Originally published May 31, 2012 at 4:44 PM | Page modified July 26, 2012 at 1:30 PM
SAM's 'Ancestral Modern': contemporary visions with age-old resonance
Seattle Art Museum's "Ancestral Modern" immerses you in a modern Aboriginal art movement that draws on a 50,000-year-old cultural tradition. The exhibit runs through Sept. 2, 2012.
Seattle Times arts writer
'Ancestral Modern: Australian Aboriginal Art'
10 a.m.-5 p.m. Wednesday-Sunday, 10 a.m.-9 p.m. Thursday-Friday, through Sept. 2, Seattle Art Museum, 1300 First Ave., Seattle; $11-$17 (206-654-3100 or www.seattleartmuseum.org).![]()
The Australian Aboriginal art on display in "Ancestral Modern" (running through Sept. 2 at the Seattle Art Museum) may be new to some art-lovers. But it stems, as Australian independent curator Wally Caruana pointed out earlier this week, from a very old world.
"Aboriginal culture," he explained at a press preview for the exhibit, "is regarded as the longest continuing tradition of art known to humanity." The earliest samples of it, he added, are found in rock art at least 50,000 years old.
The exhibit — curated by Pam McClusky, SAM's curator of art of Africa and Oceania — is drawn entirely from a collection Margaret Levi began amassing on her first trip to Australia in 1984. Her husband, Robert Kaplan, later joined her efforts, resulting in a museum-worthy collection the Seattle couple intends to leave to SAM. This exhibit of roughly 120 pieces is its first big outing.
And what an outing it is. The show is a veritable walkabout through Aboriginal landscapes and mythologies. It plunges viewers into works — most of them synthetic polymer paintings on canvas — that would beguile the eye in any context.
Loosely organized by region, "Ancestral Modern" opens with works by three sisters. Kathleen Petyarr and Violet Petyarr's renderings of "Mountain Devil Lizard Dreaming" are pointillistic vortexes inspired by the desert landscape of the Northern Territory and the skin patterns of a reptile that inhabits it. Gloria Tamerr Petyarr's "Leaves" captures foliage in motion so turbulent, it might be an illustration of chaos theory. The work of all three sisters has Op Art qualities, but its rootedness in landscape makes it more than mere visual trickery.
With its heightened colors and playfully stylized geography, Mitjili Napanangka Gibson's "Wilkinkarra" taps straight into the artist's girlhood camping expeditions on small islands in Lake MacKay. It's a "map" made bright and fanciful by memory. Dorothy Robinson Napangardi's "Sandhills" reflects its landscape inspiration more directly, with rolling horizontal lines creating a deep, rippling perspective of ridges.

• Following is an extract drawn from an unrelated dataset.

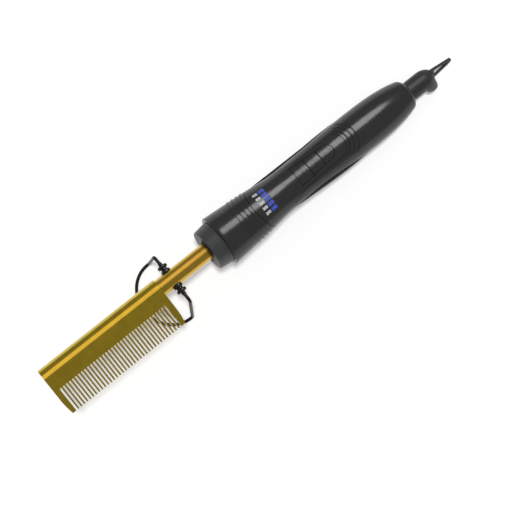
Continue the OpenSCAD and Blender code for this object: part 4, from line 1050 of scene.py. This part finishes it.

Some of the paintings have overt storytelling agendas. Andrea Nungurrayi Martin's "Janganpa and Jajirdi" ("Possum and Native Cat") depicts an interspecies battle in which energetic clusters of critters (signified by "U" shapes) wield spears and boomerangs against each other. Tommy Mitchell's eye-grabbing "Walu" positively buffets you with its energy, once you realize it recounts the tale of a destructive, dishonest boy who was turned into the wind for his misdeeds. The colorful multiple, spiraling "weather fronts" colliding in this masterpiece are something to see.
While the exhibit focuses on work created between 1960 and 2009, its historical roots run deep. Emily Kam Kngwarray's striped paintings, painted in the last eight years of her life, stem from her five decades of body-painting with her fingers — an age-old medium.
A number of paintings on specially treated eucalyptus bark hark back to a time when huts' bark walls were elaborately decorated with natural pigments. The warped surface of the bark fuses with slanting pigment patterns, in works that are half painting, half bas-relief. John Mawurndjul, who gets a whole gallery to himself, draws especially sophisticated results from this technique. Dennis Nona, with a bronze sculpture, an etching and two hand-colored linocuts, makes an even stronger impression, suggesting he warrants his own exhibit.
Several collaborative pieces, though, challenge the primacy of individual imagination and achievement. "Wati Kutjarra (Two Men Story)," with its parallel coiling serpents, makes such a strong impression that you figure it had to come from one hand. Yet it's the work of 17 members of the Spinifex Men's Collaborative.
Not all the pieces in the show have an equal appeal. It's the works of mind-bending compositional complexity and fanatical dot-by-dot detail that jump out at you. But taken as a whole, "Ancestral Modern" couldn't immerse you more fully in a culture that lives through its art with a force, subtlety and thoroughness that's hard to miss.